En 1969, les Britanniques installèrent une base de recherche à King Edward Point, près de Grytviken. La guerre des Malouines en 1982 interrompit temporairement les activités. Depuis 1985, la Géorgie du Sud constitue un territoire britannique d'outre-mer. L'UNESCO reconnut le site comme patrimoine mondial en 1999.
Marcher parmi les fantômes de l'industrie baleinière
Le musée installé dans l'ancien bâtiment du directeur
Le Musée de la Géorgie du Sud, créé en 1991, occupe l'ancienne résidence du directeur de la station. 16 200 visiteurs l'ont découvert en 2024, soit 92% des touristes débarquant à Grytviken. Les vitrines exposent des documents de Carl Anton Larsen et d'Ernest Shackleton.
Des photos d'époque montrent la vie quotidienne des baleiniers.

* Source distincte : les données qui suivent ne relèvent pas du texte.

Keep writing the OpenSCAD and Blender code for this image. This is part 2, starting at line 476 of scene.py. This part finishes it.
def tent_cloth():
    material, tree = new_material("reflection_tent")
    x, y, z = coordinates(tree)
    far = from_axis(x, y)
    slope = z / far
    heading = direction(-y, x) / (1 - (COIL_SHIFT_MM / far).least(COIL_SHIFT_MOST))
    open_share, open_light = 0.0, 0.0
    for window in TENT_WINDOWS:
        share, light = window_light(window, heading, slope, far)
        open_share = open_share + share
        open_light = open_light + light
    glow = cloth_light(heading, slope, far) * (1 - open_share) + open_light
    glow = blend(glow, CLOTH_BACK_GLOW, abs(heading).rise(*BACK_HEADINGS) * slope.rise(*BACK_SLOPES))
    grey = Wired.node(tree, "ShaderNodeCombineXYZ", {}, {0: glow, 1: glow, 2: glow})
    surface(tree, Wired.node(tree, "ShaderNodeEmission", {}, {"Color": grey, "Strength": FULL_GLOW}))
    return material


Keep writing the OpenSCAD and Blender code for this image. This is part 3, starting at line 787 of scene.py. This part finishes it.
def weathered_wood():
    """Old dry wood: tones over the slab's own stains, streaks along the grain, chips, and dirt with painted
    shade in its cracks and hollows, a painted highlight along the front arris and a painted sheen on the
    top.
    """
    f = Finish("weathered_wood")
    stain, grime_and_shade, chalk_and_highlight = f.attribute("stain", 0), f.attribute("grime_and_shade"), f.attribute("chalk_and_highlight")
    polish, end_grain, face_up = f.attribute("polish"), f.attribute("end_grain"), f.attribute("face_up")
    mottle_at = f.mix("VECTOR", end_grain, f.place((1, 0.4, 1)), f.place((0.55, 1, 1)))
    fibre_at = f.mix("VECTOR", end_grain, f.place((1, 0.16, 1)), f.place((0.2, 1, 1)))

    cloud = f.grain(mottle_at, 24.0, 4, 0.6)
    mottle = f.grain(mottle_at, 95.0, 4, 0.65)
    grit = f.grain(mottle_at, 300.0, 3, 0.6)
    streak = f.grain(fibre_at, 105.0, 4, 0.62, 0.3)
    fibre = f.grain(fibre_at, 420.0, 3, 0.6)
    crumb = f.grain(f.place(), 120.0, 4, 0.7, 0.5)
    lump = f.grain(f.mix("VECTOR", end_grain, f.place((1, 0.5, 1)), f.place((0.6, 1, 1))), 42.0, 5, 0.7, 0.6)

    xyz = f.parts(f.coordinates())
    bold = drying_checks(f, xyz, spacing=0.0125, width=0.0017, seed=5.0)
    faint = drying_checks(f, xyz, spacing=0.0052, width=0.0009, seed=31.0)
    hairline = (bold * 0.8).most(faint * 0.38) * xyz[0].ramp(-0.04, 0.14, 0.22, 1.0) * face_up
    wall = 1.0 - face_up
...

Comme à Fordlândia où les ruines d'Henry Ford témoignent d'une époque révolue, les cuves de traitement rouillées racontent une histoire industrielle brutale. Des spécimens naturalisés, notamment des morceaux d'un calmar colossal, complètent l'exposition.
La randonnée sur les traces de Shackleton
Le petit cimetière de Grytviken abrite la tombe la plus célèbre : celle d'Ernest Shackleton. L'explorateur britannique mourut d'une crise cardiaque le 4 janvier 1922, quelques heures après avoir débarqué de son navire Quest. Les visiteurs peuvent suivre le chemin qu'il emprunta à travers les glaciers et les plages de sable noir.

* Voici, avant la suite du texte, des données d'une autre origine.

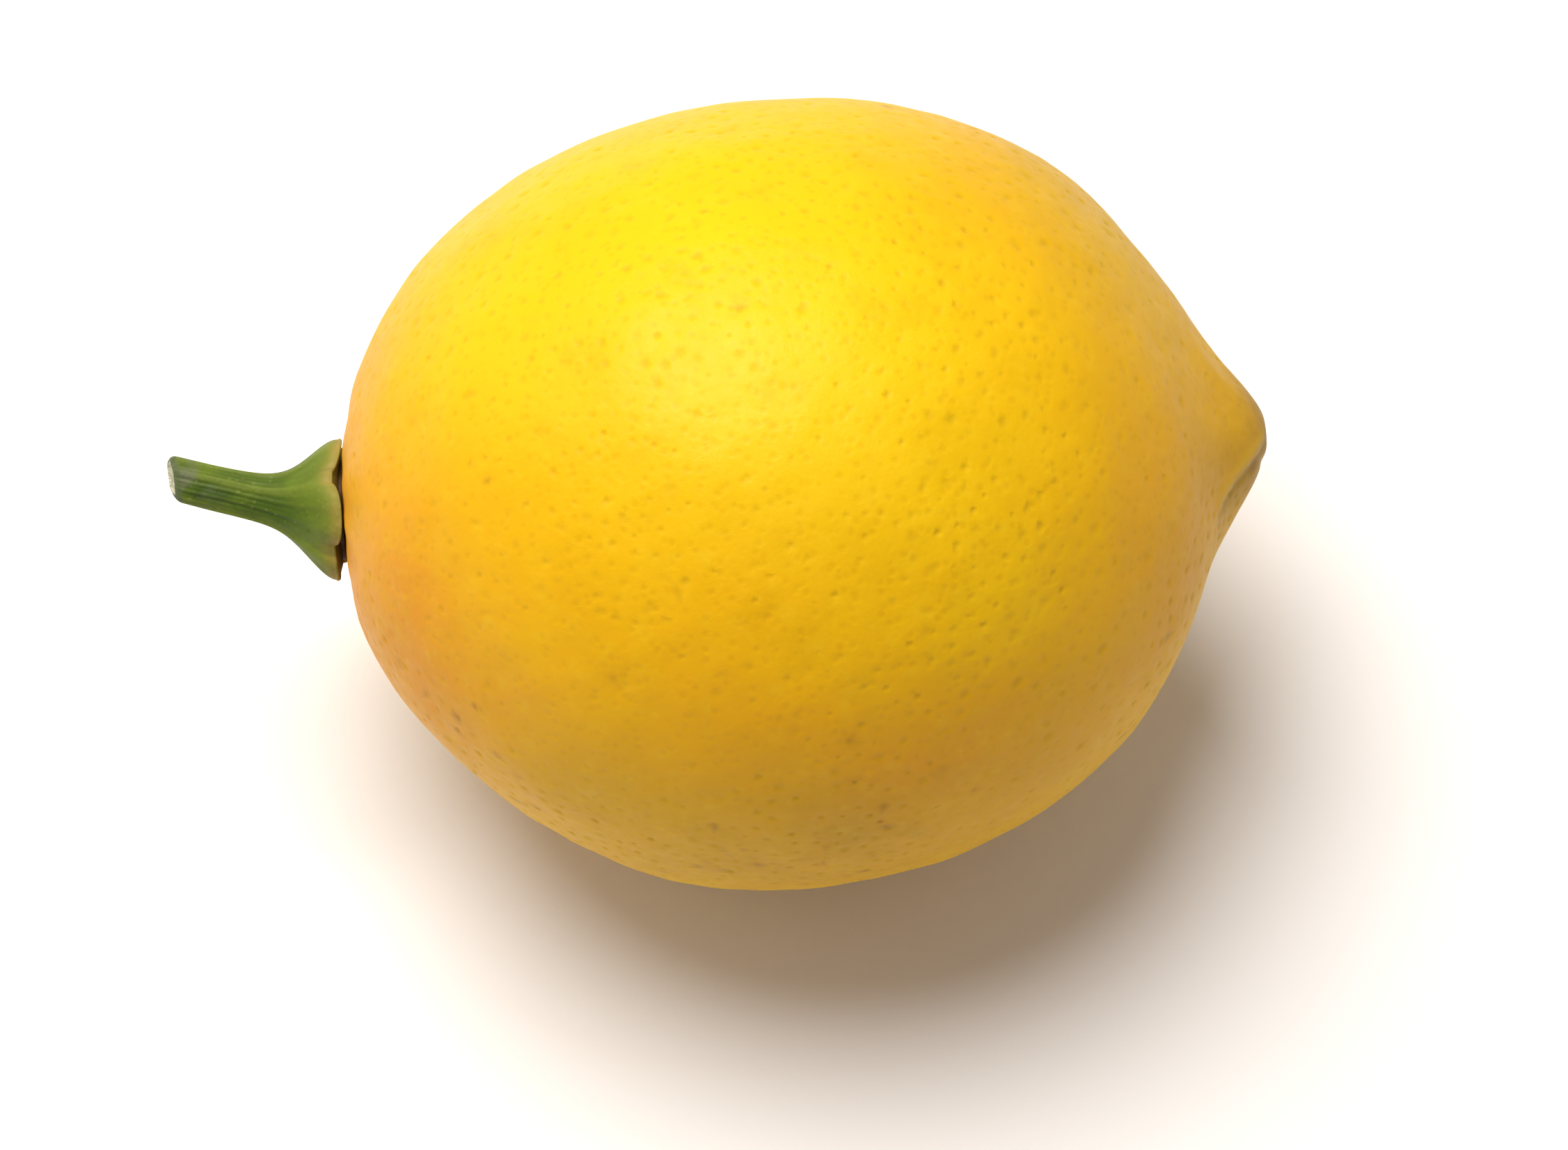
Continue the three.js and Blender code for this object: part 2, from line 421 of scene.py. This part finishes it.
def mesh_object(name, points, faces, marks, material):
    """A smooth-shaded mesh object from points in millimetres, with one float attribute for each mark."""
    mesh = bpy.data.meshes.new(name)
    mesh.from_pydata((np.asarray(points) * MM).tolist(), [], np.asarray(faces).tolist())
    for mark, values in marks.items():
        attribute = mesh.attributes.new(mark, "FLOAT", "POINT")
        attribute.data.foreach_set("value", np.asarray(values, np.float32))
    mesh.polygons.foreach_set("use_smooth", [True] * len(mesh.polygons))
    mesh.materials.append(material)
    mesh.update()
    made = bpy.data.objects.new(name, mesh)
    bpy.context.scene.collection.objects.link(made)
    return made


def body_centre():
    """The centre that the peel's distances are counted from, so that the peel fills the CAD fruit's box."""
    low, high = (np.array(corner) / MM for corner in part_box("fruit"))
    count = 20000
    z = 1 - 2 * (np.arange(count) + 0.5) / count
    turn = np.arange(count) * GOLDEN_TURN
    d = np.stack([z, np.sqrt(1 - z * z) * np.cos(turn), np.sqrt(1 - z * z) * np.sin(turn)], axis=1)
    shape = d * fruit_reach(d)[:, None]
    centre = (low + high - shape.min(axis=0) - shape.max(axis=0)) / 2
    centre[2] = high[2] - shape[:, 2].max()
    return centre


CENTRE = body_centre()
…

La faune sauvage reprend ses droits. 12 500 couples de manchots royaux vivent à proximité immédiate. 850 éléphants de mer fréquentent la baie entre décembre et février pour leur période de mue. 320 couples d'albatros hurleurs nichent sur les falaises environnantes.
L'exclusivité a un prix : 20 000 visiteurs pour 8 milliards d'humains
Aucun hôtel n'existe à Grytviken. Les 78 navires d'expédition autorisés chaque année servent d'hébergements flottants. Oceanwide Expeditions propose des séjours à partir de 14 950 € pour 20 jours. Hurtigruten Expeditions débute à 12 700 € pour 18 jours. Quark Expeditions affiche des tarifs dès 16 200 € pour 22 jours.
Ces prix incluent transport, hébergement en cabine, tous les repas et activités guidées. Chaque bateau paie 250 livres sterling par personne de frais administratifs. Contrairement au cimetière de Loyasse qui reçoit des milliers de visiteurs gratuits, l'accès à Grytviken demeure un privilège coûteux.
Comparé aux 75 000 touristes visitant l'Antarctique classique, aux 250 000+ découvrant les stations baleinières norvégiennes, Grytviken cultive sa rareté. Seuls 0,00025% des humains fouleront ses terres glacées.
Vos questions sur Grytviken, Géorgie du Sud, ancienne station baleinière abandonnée répondues
Comment accéder à Grytviken et quelle est la meilleure période ?
L'accès s'effectue uniquement par navire d'expédition depuis l'Amérique du Sud après traversée du passage de Drake. La meilleure période s'étend de novembre à janvier, durant l'été austral. Les températures sont moins rigoureuses, l'accès maritime plus sûr. La faune est active pendant la saison de reproduction.
Que voir absolument dans l'ancienne station baleinière ?
La tombe d'Ernest Shackleton dans le cimetière constitue l'incontournable. Le musée de la Géorgie du Sud, installé dans l'ancien bâtiment du directeur depuis 1991, présente l'histoire baleinière. Comme le musée maritime de Liverpool témoigne du commerce négrier, Grytviken conserve la mémoire d'une industrie disparue. Les cuves de traitement rouillées, l'église anglicane et les vestiges industriels complètent la visite.
Comment Grytviken se compare-t-elle aux autres destinations antarctiques ?
Grytviken se distingue par son authenticité patrimoniale. Husvik, autre station de Géorgie du Sud, ne reçoit que 3 200 visiteurs par an avec des structures partiellement détruites. Port Lockroy en Antarctique accueille 18 500 visiteurs mais fut transformé en boutique souvenirs. Les stations baleinières norvégiennes reçoivent plus de 250 000 visiteurs avec des aménagements modernes. Grytviken preserve son caractère de ruine authentique.
L'aube polaire caresse les structures métalliques. Un manchot royal traverse lentement la cour de l'ancienne usine. Le vent antarctique siffle entre les bâtiments vides. Les 175 000 baleines disparues hantent ce silence glacé plus puissamment que tous les musées du monde.